Exterior improvements and kitchen renovations often recover a higher percentage of investment. Highly personalized features may not. Timing matters too. Some luxury home upgrades make sense now, others later, depending on ownership horizon.

Planning Tools That Reduce Decision Fatigue

Printable planners, visual schedules, and material comparison sheets simplify complex projects. They prevent emotional decisions during stressful moments.

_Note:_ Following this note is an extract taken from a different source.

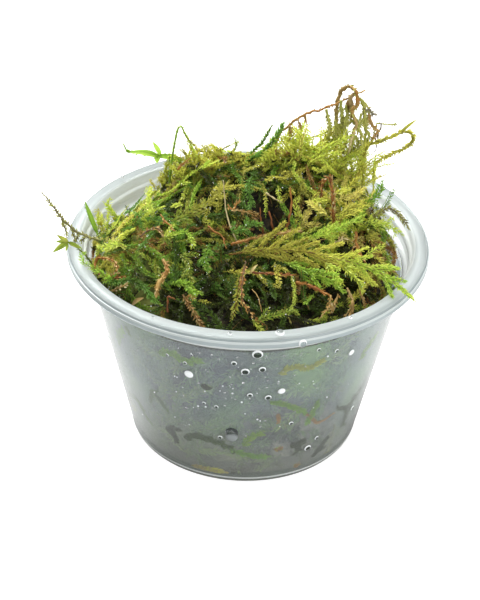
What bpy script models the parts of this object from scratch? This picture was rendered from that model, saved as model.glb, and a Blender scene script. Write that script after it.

Keeping everything documented saves time and money.

For homeowners seeking structure before committing, scheduling a consultation early can clarify the scope without pressure.

Design Dreams, Grounded in Smart Execution

SkillzWorkz Inc. approaches whole home projects with an emphasis on planning discipline and communication, particularly for homeowners balancing design ambition with practical constraints. That balance tends to matter more than any single finish choice.

Schedule your renovation consultation today to turn your vision into a concrete plan.

FAQs

Is a luxury home renovation worth it if I plan to stay long term?

Often yes, especially when upgrades improve daily function and energy efficiency rather than focusing solely on resale appeal.

What is the average ROI for luxury exterior remodels in 2026?

Returns vary, though exterior improvements frequently recover 60 to 80 percent, depending on market conditions.

How long does a whole home renovation usually take?

Most comprehensive projects span nine to twelve months, sometimes longer when structural changes are involved.

Are smart home features expected in luxury homes now?

Basic automation is increasingly standard, but over-customization can limit flexibility for future owners.

Should all upgrades be completed at once?

Not always. Phasing work can reduce strain and allow priorities to adjust over time.

Conclusion: The Checklist Is Only the Beginning

A luxury home renovation succeeds when ambition stays tethered to preparation. Decisions compound. Small ones matter. The best projects feel inevitable in hindsight, as if nothing else could have worked.

If planning feels overwhelming, that usually means the scope is right. Start with structure. Question assumptions. Move forward deliberately.